▶ **What to do**
Starting at the line that contains "obj.data.transform(world)", quote each line exactly through the last line of the entries, both included.
-------- Task input --------
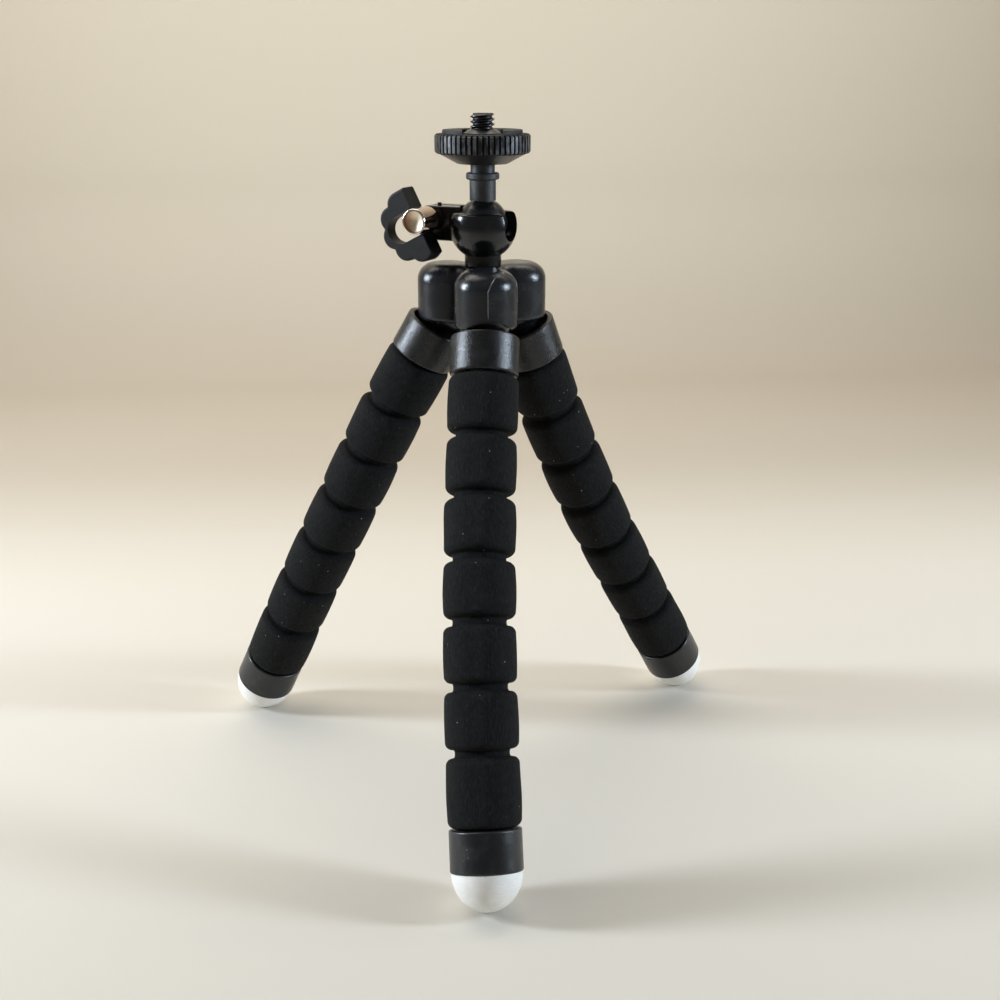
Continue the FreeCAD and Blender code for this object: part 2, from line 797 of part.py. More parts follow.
def leg_wire(stations):
    """Bendable core wire from the hub to the end cap."""
    hip = stations[0][0]
    socket_radius = knuckle_radius + moving_gap
    points = [hip + UP * (socket_radius + anchor_depth - seat_gap)]
    points.extend(station[0] for station in stations)
    last, tilt, azimuth = stations[-1]
    reach = last_run + cap_socket_depth + cap_wire_depth - moving_gap
    points.append(last + run_direction(tilt, azimuth) * reach)
    halves = [hip_bend_half_length] + [foam_gap / 2.0] * grooves
    return bar_along(points, halves, wire_radius)


def leg_sleeve(stations):
    """Foam tube around the wire that shows as the neck of every groove."""
    hip, tilt, azimuth = stations[0]
    points = [hip + run_direction(tilt, azimuth) * sleeve_start]
    points.extend(station[0] for station in stations[1:])
    last, tilt, azimuth = stations[-1]
    reach = last_run + cap_socket_depth - moving_gap
    points.append(last + run_direction(tilt, azimuth) * reach)
    halves = [foam_gap / 2.0] * grooves
    outside = bar_along(points, halves, sleeve_radius)
    return outside.cut(bar_along(points, halves, wire_radius + moving_gap))


def leg_pieces(name, pose):
    """All pieces of one leg by node name."""
    stations = leg_stations(pose)
    pieces = {
        name + "_knuckle": on_run(leg_knuckle(), stations[0]),
        name + "_collar": on_run(leg_collar(), stations[0]),
        name + "_wire": leg_wire(stations),
        name + "_sleeve": leg_sleeve(stations),
    }
    half_gap = foam_gap / 2.0
    first = foam_segment(groove_pitch - half_gap - moving_gap)
    middle = foam_segment(groove_pitch - foam_gap)
    last = foam_segment(last_run - half_gap - moving_gap)
    pieces[name + "_foam_1"] = on_run(first, stations[0], collar_bottom + moving_gap)
    for index in range(1, grooves):
        pieces["%s_foam_%d" % (name, index + 1)] = on_run(middle, stations[index], half_gap)
    pieces["%s_foam_%d" % (name, grooves + 1)] = on_run(last, stations[-1], half_gap)
    pieces[name + "_end_cap"] = on_run(end_cap(), stations[-1], last_run)
    pieces[name + "_foot_tip"] = on_run(foot_tip(), stations[-1], last_run)
    return pieces


# Whole tripod


def tripod():
    """Every piece by node name, in the head's frame."""
    pieces = {
        "camera_screw": camera_screw(),
        "mount_pad": mount_pad(),
        "lock_wheel": lock_wheel(),
        "stem": stem(),
        "ball": ball(),
        "ball_housing": ball_housing(),
        "clamp_bolt": clamp_bolt(),
        "clamp_nut": clamp_nut(),
        "clamp_barrel": clamp_barrel(),
        "clamp_knob": clamp_knob(),
        "hub": hub(),
        "hub_screw": hub_screw(),
        "hub_washer": hub_washer(),
    }
    for name, pose in legs.items():
        pieces.update(leg_pieces(name, pose))
    return pieces


def standing(pieces):
    """Moves the pieces so the middle of their bounding box's base is the origin."""
    box = FreeCAD.BoundBox()
    for shape in pieces.values():
        box.add(shape.optimalBoundingBox(False))
    shift = Vector(-box.Center.x, -box.Center.y, -box.ZMin)
    for shape in pieces.values():
        shape.translate(shift)
    return shift


os.makedirs("parts", exist_ok=True)
all_pieces = tripod()
move = standing(all_pieces)
print("moved by %.4f %.4f %.4f" % (move.x, move.y, move.z))
for node, solid in all_pieces.items():
    solid.exportStep("parts/%s.step" % node)
print("%d pieces" % len(all_pieces))
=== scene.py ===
import math

import bpy
import numpy as np
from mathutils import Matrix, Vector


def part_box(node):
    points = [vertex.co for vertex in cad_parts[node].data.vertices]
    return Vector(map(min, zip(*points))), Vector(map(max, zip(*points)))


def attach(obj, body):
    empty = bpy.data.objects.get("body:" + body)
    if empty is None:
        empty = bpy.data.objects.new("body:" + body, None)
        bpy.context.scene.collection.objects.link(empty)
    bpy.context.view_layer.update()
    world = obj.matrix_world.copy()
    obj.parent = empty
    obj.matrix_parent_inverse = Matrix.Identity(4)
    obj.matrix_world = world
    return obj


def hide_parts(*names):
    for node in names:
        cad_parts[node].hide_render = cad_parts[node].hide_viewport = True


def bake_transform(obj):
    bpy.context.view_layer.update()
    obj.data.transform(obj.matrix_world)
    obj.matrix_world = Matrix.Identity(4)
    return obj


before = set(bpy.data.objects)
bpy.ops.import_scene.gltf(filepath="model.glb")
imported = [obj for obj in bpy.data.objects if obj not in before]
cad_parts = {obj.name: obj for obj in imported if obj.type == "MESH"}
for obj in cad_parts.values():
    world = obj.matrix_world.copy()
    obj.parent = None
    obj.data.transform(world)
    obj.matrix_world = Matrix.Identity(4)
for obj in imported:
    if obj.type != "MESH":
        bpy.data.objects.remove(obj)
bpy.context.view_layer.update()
mm = 0.001
print("stage: frame loaded,", len(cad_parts), "nodes")


def rgb(red, green, blue):
    return (red, green, blue, 1.0)


# The head's axis and the height of the hip pivots place everything else.
screwTop = 51.1 * mm
wheelLow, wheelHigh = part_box("lock_wheel")
headFoot = np.array([
    (wheelLow.x + wheelHigh.x) / 2,
    (wheelLow.y + wheelHigh.y) / 2,
    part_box("camera_screw")[1].z - screwTop,
])

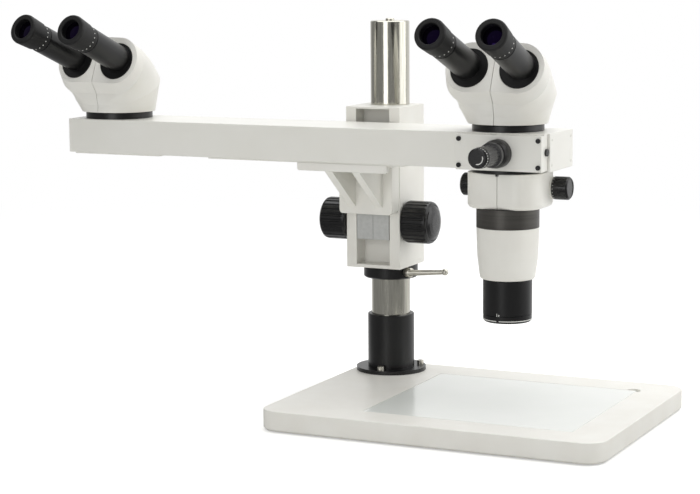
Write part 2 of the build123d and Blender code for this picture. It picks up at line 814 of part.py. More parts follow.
--------
▶ **Full solution**
    obj.data.transform(world)
    obj.matrix_world = Matrix.Identity(4)
for obj in imported:
    if obj.type != "MESH":
        bpy.data.objects.remove(obj)
bpy.context.view_layer.update()
mm = 0.001
print("stage: frame loaded,", len(cad_parts), "nodes")


def rgb(red, green, blue):
    return (red, green, blue, 1.0)


# The head's axis and the height of the hip pivots place everything else.
screwTop = 51.1 * mm
wheelLow, wheelHigh = part_box("lock_wheel")
headFoot = np.array([
    (wheelLow.x + wheelHigh.x) / 2,
    (wheelLow.y + wheelHigh.y) / 2,
    part_box("camera_screw")[1].z - screwTop,
])

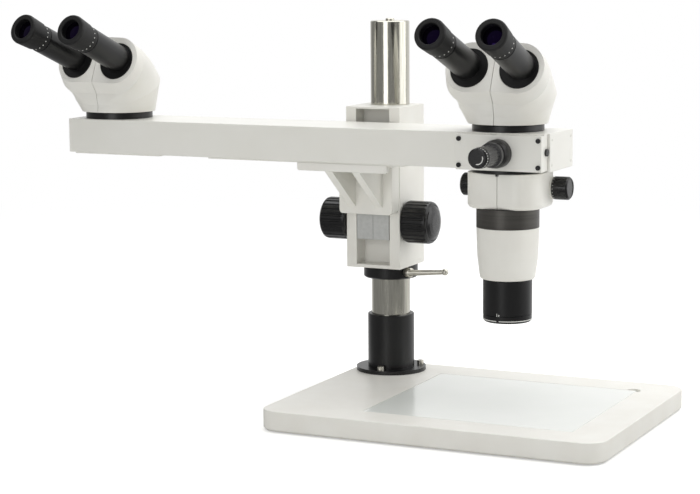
Write part 2 of the build123d and Blender code for this picture. It picks up at line 814 of part.py. More parts follow.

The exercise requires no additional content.